Pet'rs Am. Resp. to Mot. to Dismiss 25-26 (ECF No. 20). However, "ignorance of the law is not a basis for equitable tolling." United States v. Sosa, 364 F.3d 507, 512 (4th Cir. 2004). Formica fails to show that any extraordinary external circumstance stood in his way and prevented the timely filing of his petition. His lack of knowledge is not a sufficient basis for equitable tolling.
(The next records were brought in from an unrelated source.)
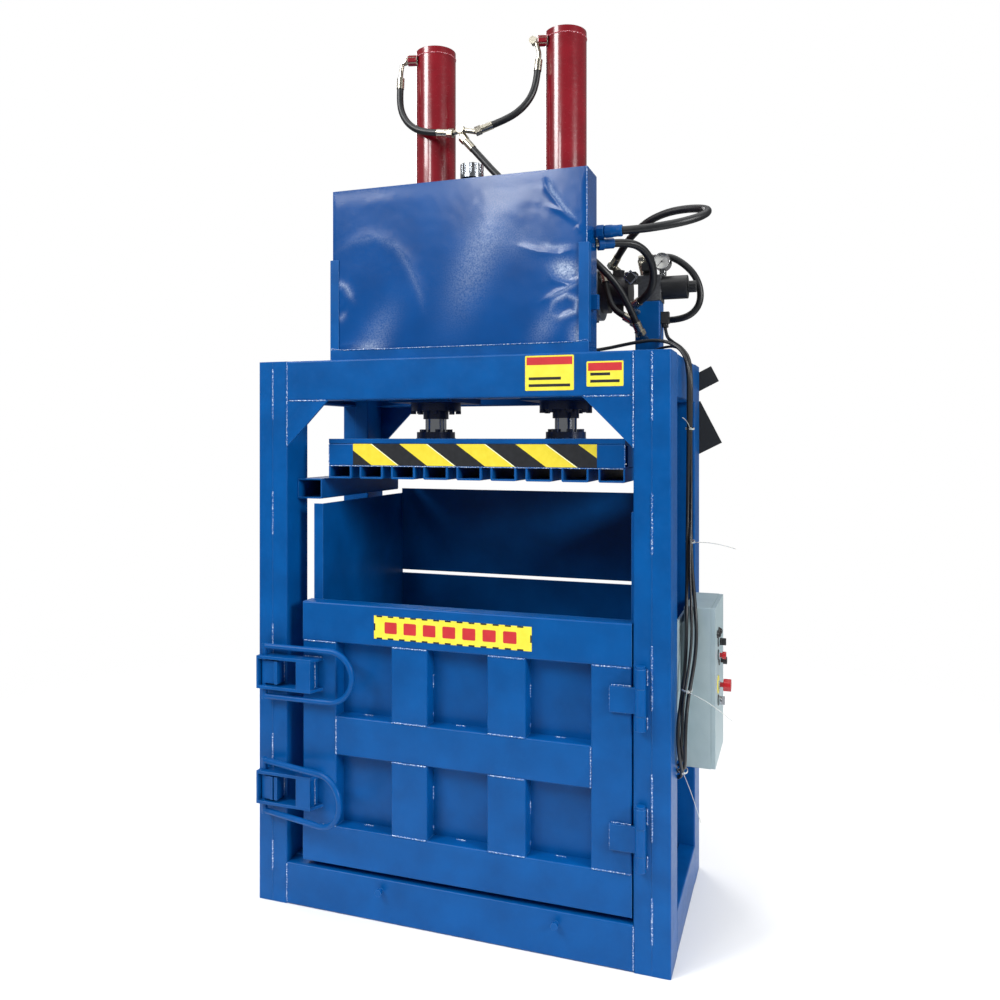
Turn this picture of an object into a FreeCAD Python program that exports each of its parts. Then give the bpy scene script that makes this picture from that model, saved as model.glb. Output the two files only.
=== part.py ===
"""Vertical two-cylinder recycling baler, in millimetres.

Origin: centre of the frame's footprint, on the floor. +X is to the right of
someone who faces the loading door, +Y points to the back and +Z is up.
"""
import FreeCAD, Part
import math
import os

V = FreeCAD.Vector
X, Y, Z = V(1, 0, 0), V(0, 1, 0), V(0, 0, 1)

# ---- driving dimensions -------------------------------------------------
WIDTH = 1466          # outside the posts, left to right
DEPTH = 750           # outside the posts, front to back
FRAME_TOP = 1920      # top of the posts and the top beams
POST_W = 116          # two channels, toe to toe
POST_D = 140          # height of the channel that everything is made of
FLANGE = 58           # width of one channel's flange
WALL = 6              # thickness of the channel
RAIL_H = 140          # height of the base rails
SILL_H = 146          # height of the front sill
GUSSET = 162          # leg of a corner gusset
PLATE = 8             # chamber plate

CHAMBER_L = -508      # inner faces of the chamber
CHAMBER_R = 600
CHAMBER_FRONT = -313
CHAMBER_BACK = 338
FLOOR_T = 12          # chamber floor plate
WALL_TOP = 1414       # top of the side walls
SLOT_Z = (1075, 1089)  # strapping slot between the two back panels
BACK_TOP = 1434
BACK_BAR = 12         # thickness of the upright bars behind the back panels
BACK_BARS_X = (-330, -55, 220, 440)

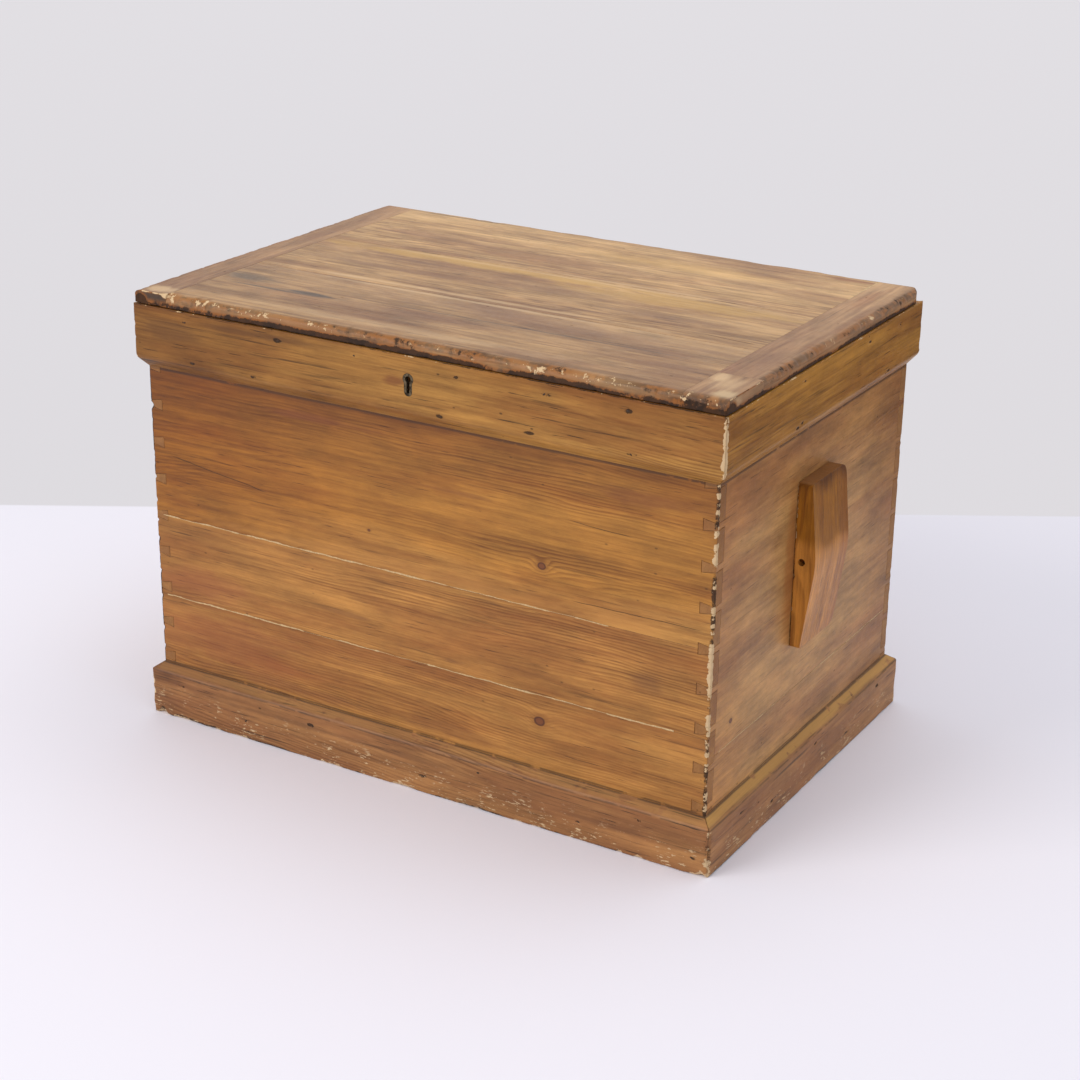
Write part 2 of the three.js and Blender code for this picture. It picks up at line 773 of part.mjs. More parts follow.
caseGroup.add(
  ...caseBoards(),
  ...floorPieces(),
  ...rails(),
  ...ropeCleats(),
  ...keyRing(),
  ...hingePieces.case,
  piece('lock_case', lockCase(), finishes.iron),
  piece('lock_top_plate', lockTopPlate(), finishes.iron),
);
lidGroup.add(
  ...lidPieces(),
  ...hingePieces.lid,
  piece('lock_link_plate', linkPlate(), finishes.iron),
);
chest.add(caseGroup, lidGroup, piece('lock_bolt', lockBolt(), finishes.iron));

export default chest;
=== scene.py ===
import json
import math
from functools import reduce
from operator import mul

import bmesh
import bpy
import numpy as np
from mathutils import Matrix, Vector, noise

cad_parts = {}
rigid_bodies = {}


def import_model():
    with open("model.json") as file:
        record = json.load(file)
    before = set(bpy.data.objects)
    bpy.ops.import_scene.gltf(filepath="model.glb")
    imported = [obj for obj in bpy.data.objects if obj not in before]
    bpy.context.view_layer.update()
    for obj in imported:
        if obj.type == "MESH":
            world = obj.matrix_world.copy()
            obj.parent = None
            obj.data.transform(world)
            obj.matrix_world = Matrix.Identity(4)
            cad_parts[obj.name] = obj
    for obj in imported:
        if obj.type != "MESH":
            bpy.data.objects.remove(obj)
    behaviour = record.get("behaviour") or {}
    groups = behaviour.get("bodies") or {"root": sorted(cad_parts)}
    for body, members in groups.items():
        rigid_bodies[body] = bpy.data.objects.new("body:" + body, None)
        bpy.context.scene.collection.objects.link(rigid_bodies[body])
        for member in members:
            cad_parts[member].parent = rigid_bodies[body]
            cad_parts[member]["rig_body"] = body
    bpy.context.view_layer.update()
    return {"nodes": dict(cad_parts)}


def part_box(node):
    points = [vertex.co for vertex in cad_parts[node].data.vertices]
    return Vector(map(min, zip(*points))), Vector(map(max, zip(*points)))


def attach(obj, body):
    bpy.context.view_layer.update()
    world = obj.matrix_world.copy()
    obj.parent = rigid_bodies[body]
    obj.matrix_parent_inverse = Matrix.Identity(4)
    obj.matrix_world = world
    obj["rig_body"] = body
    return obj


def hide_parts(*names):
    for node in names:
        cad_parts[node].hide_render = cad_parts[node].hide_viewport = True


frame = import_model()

MM = 0.001


def span(start):
    """Lowest and highest corner of all the nodes whose names start with the word."""
    boxes = [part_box(name) for name in frame["nodes"] if name.startswith(start)]
    low = np.min([box[0] for box in boxes], axis=0)
    high = np.max([box[1] for box in boxes], axis=0)
    return low, high


CASE = span("case_")
SKIRT = span("skirt_")
PLINTH = span("plinth_")
LID = span("lid_")
RAIL_BOXES = {"skirt": SKIRT, "plinth": PLINTH}
BOARD_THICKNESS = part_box("case_left_board_lower")[1].x - CASE[0][0]

# Camera as in the photograph: a long lens, a little above the lid and to the right
CAMERA_PLACE = Vector((1.5543, -2.5944, 1.4761))
CAMERA_YAW = 0.53455
CAMERA_PITCH = 0.37938
CAMERA_ROLL = 0.01344
CAMERA_LENS = 73.81
CAMERA_SENSOR = 36.0


def rgb(red, green, blue):
    """A colour given as screen values from 0 to 255, in linear light."""
    def linear(value):
        share = value / 255
        return share / 12.92 if share <= 0.04045 else ((share + 0.055) / 1.055) ** 2.4
    return (linear(red), linear(green), linear(blue), 1.0)


# Materials

class Signal:
    """An output of a node. Sums and products of signals add the nodes that they need."""

    def __init__(self, graph, socket):
        self.graph = graph
        self.socket = socket

    def __add__(self, other):
        return self.graph.math("ADD", self, other)

    def __sub__(self, other):
        return self.graph.math("SUBTRACT", self, other)

    def __mul__(self, other):
        return self.graph.math("MULTIPLY", self, other)

    def __truediv__(self, other):
        return self.graph.math("DIVIDE", self, other)

    __radd__ = __add__
    __rmul__ = __mul__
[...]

Lastly, Formica does not offer any acceptable evidence under McQuiggin and Schlup. His many self-serving statements do not form the basis of a fundamental miscarriage of justice: "To permit such self-serving testimony to suffice would set the bar `so low that virtually every [actual innocence] claimant would pass through it." Kuenzel v. Allen, 800 F.Supp.2d 1162, 1181 (N.D. Ala. 2009) (quoting Hubbard v. Pinchak, 378 F.3d 333, 340 (3rd Cir. 2004)).3 Formica does not proffer any "new" exculpatory scientific evidence, trustworthy eyewitness accounts, or critical physical evidence. Instead, his allegations are conclusory complaints about facts mostly known to him at the time of his guilty plea, none of which are compelling or reliable. The only claims that include information unavailable at the time of his guilty plea are allegations that the appellate and habeas courts erred, or that counsel was ineffective on appeal.
Therefore, none of Formica's claims are excused from the federal time-bar, and the court cannot review the merits of his claims.
For the reasons stated, the court GRANTS the motion to dismiss. Formica's petition is time-barred. An appropriate order will enter this day.
The Clerk is directed to send copies of this memorandum opinion and accompanying order to Formica and to counsel of record for Respondent. Further, finding that petitioner has failed to make a substantial showing of the denial of a constitutional right as required by 28 U.S.C. § 2253(c)(1), a certificate of appealability is DENIED.